By Flint Wheeler

Facing a 1-1 count with one out and runners on first and second base in the bottom of the first inning Friday night, Toronto first baseman Justin Smoak annihilated an 89.9 mile-per-hour Doug Fister two-seam fastball into the left-centerfield stands at Rogers Centre to deliver his Blue Jays an early 3-0 lead over the visiting Boston Red Sox.

Interestingly enough, the Sox would go on to defeat the Jays 7-4 in 11 innings on Friday. But this contest would be more remembered for Smoak’s first inning laser than Boston’s impressive come-from-behind victory. That’s because Smoak’s 22nd dinger of the season made Major League Baseball history as the 1,070th home run hit during the month of June, the most bombs the sport has ever witnessed during a single month in its existence.

When the curtain finally fell on both Friday night and the month of June, a grand total of 1,101 home runs had been hit over the previous 30 days. Baseball’s historic power surge was led by 21-year-old Los Angeles Dodgers rookie Cody Bellinger, who blasted an incendiary 13 home runs during the month of June. Not only are those 13 jacks tied for third-most by a rookie in a single month in MLB history, but they are the most hit by a rookie in a single month since Mark McGwire crushed 15 homers in May of 1987.

However, with a significant increase in home run totals comes a significant increase in questions and scrutiny. And many around the sport are asking just what, exactly, is the primary reason why so many balls are flying out of the yard this early in the 2017 season.

Some would be quick to point the finger at performance-enhancing drugs, but baseball’s austere drug-testing program combined with the fact that no single player is currently anywhere close to challenging the single-season home run record should serve as enough contradictory evidence to rebuff those claims.

Others would point to the fact that it’s a new era in baseball, one in which only three outcomes truly matter: the home run, the walk and the strikeout. The sport is no longer placing an emphasis on defense, base-running or batting average. It’s all about either sitting guys down or taking guys deep. The sport simply no longer values anything in between.
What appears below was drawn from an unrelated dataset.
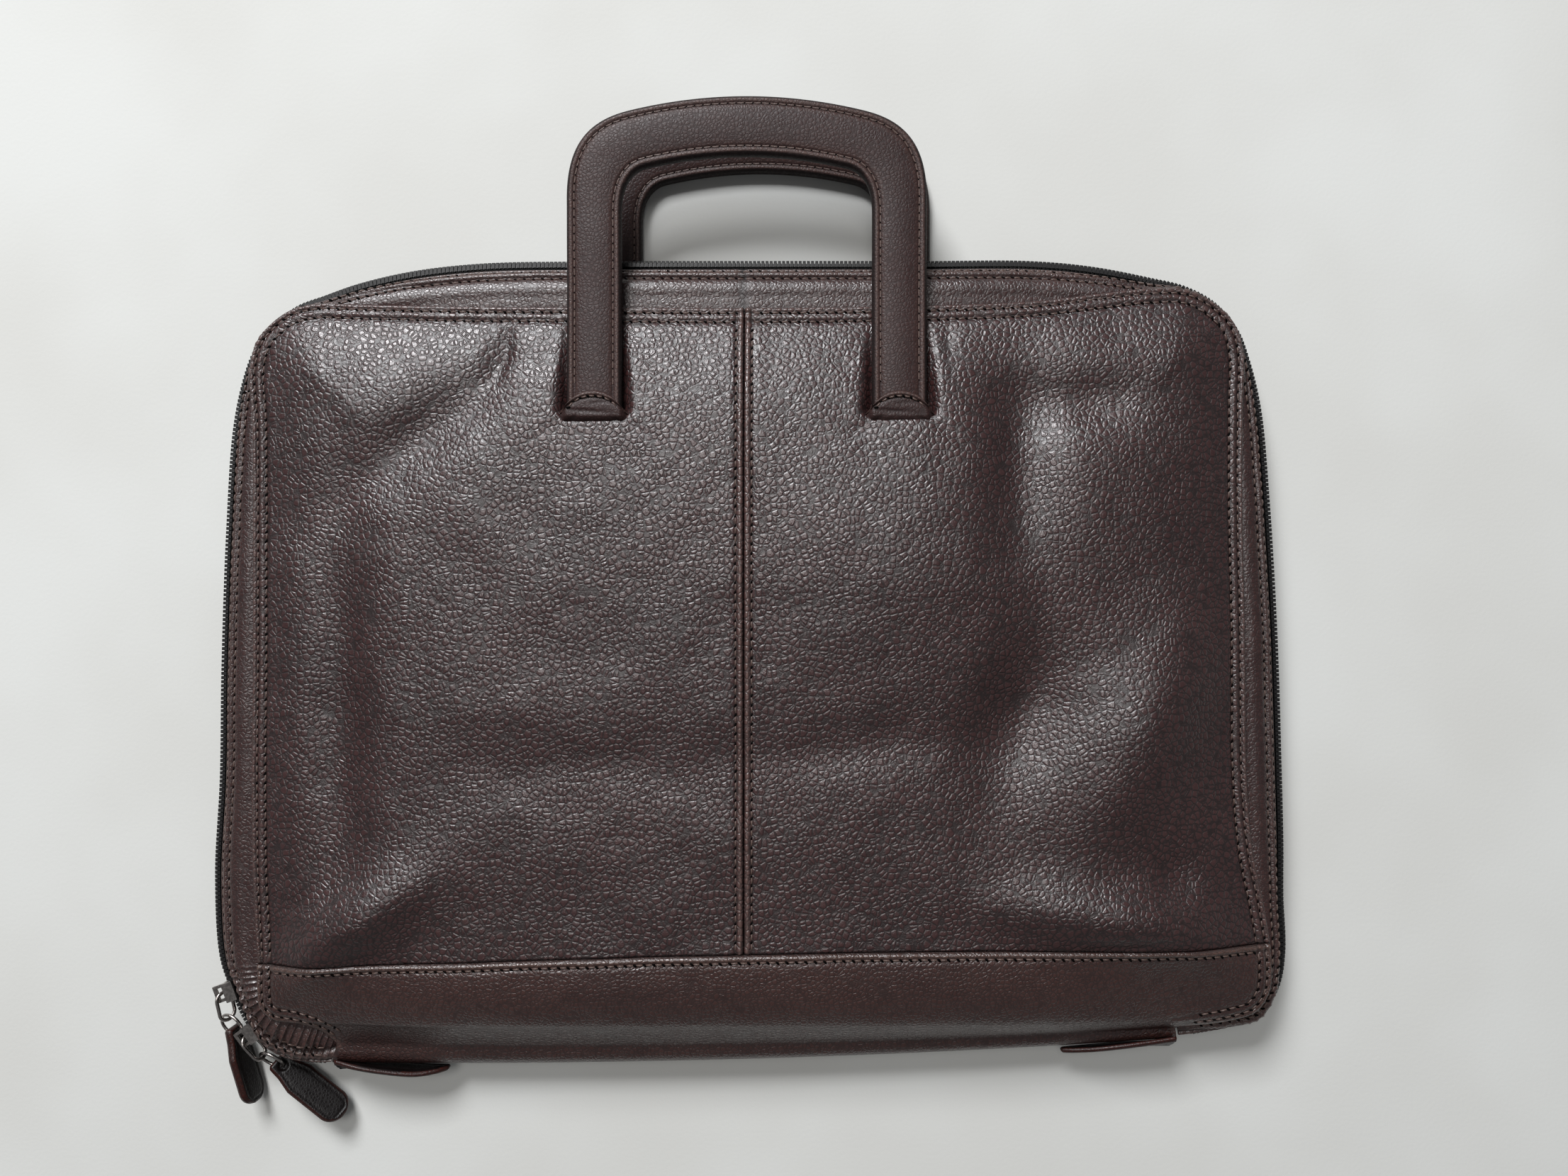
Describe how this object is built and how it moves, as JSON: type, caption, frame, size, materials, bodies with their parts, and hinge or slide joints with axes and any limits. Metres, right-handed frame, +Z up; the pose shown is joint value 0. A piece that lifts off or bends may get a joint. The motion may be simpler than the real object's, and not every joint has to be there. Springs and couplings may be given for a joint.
{
  "type": "leather document case",
  "caption": "Slim soft leather document case with rounded corners, a zip round three sides, two flat carrying handles and leather zip pulls, lying on its back.",
  "frame": {"origin": "The middle of the body on the surface that it lies on, under the flat back panel.", "axes": "+X to the right along the case as its front is seen, +Y from the bottom fold to the handles, +Z up, out of the front."},
  "size_m": [0.4023, 0.3833, 0.0353],
  "materials": {
    "pebbled_leather": "soft pebbled grain with a low sheen, raised edges rubbed lighter",
    "smooth_leather": "finer, flatter grain with fold creases and a low sheen",
    "dark_leather": "near black, glossy, with dark red-brown cut edges",
    "zip_nylon": "black nylon coil and woven tape",
    "silver_metal": "bright silver plating with fine scratches"
  },
  "bodies": {
    "root": {"front_panel_left": "pebbled_leather", "front_panel_right": "pebbled_leather", "bottom_band": "smooth_leather", "back_panel": "pebbled_leather", "gusset_front_strip": "pebbled_leather", "gusset_back_strip": "pebbled_leather", "zip_tape": "zip_nylon", "zip_coil": "zip_nylon", "handle_front": "smooth_leather", "handle_rear": "smooth_leather", "handle_flap_front_left": "smooth_leather", "handle_flap_front_right": "smooth_leather", "handle_flap_rear_left": "smooth_leather", "handle_flap_rear_right": "smooth_leather", "end_tab_left": "dark_leather", "end_tab_right": "dark_leather", "zip_slider_side": "silver_metal", "pull_loop_side": "silver_metal", "jump_ring_side": "silver_metal", "zip_pull_side": "dark_leather", "zip_slider_corner": "silver_metal", "pull_loop_corner": "silver_metal", "jump_ring_corner": "silver_metal", "zip_pull_corner": "dark_leather"}
  },
  "joints": []
}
And then there is theory number three, which states that the balls are juiced.

Said Boston Red Sox pitcher David Price to USA Today’s Bob Nightengale this past week when asked if he thought MLB’s baseballs were juiced, “One hundred percent. We have all talked about it.”

“There’s a lot of people unhappy with the baseball, and I’m getting some feedback,” New York Mets pitching coach Dan Warthen told Yahoo Sports. “You’re seeing guys going opposite field, breaking their bats, and the balls are flying out. It’s the balls. They’re throwing harder with it, and they’re getting less movement, so they’re just hanging there. There has got to be some investigation.”

Whatever theory with which you subscribe as it pertains to the meteoric rise in baseball’s most fan-favorite highlight, it’s important to note that from a betting perspective, none of this has slipped past the Las Vegas bookmakers.

More home runs should translate into more runs, which should then translate into more overs. But as of the morning of July 1, MLB Overs held just a slight edge against Unders to the tune of a 594-545 overall record (.521 for overs).

This data suggests that, while home runs are certainly on the rise, the bookmakers are well aware of what is taking place around Major League Baseball. So where can we look to find an edge when it comes to MLB totals and the soaring home run rate?

Translation: Bet cautiously. Las Vegas is already ahead of the curve with regards to tweaking the over under numbers. However there still may be a bit of value on Unders in the foreseeable future. Because as baseball teams continue to shift their respective strategies, we need to be prepared to do the same. And at some point, when these home run totals begin to regress to the mean, Unders should start cashing at highly favorable rate early on in that process.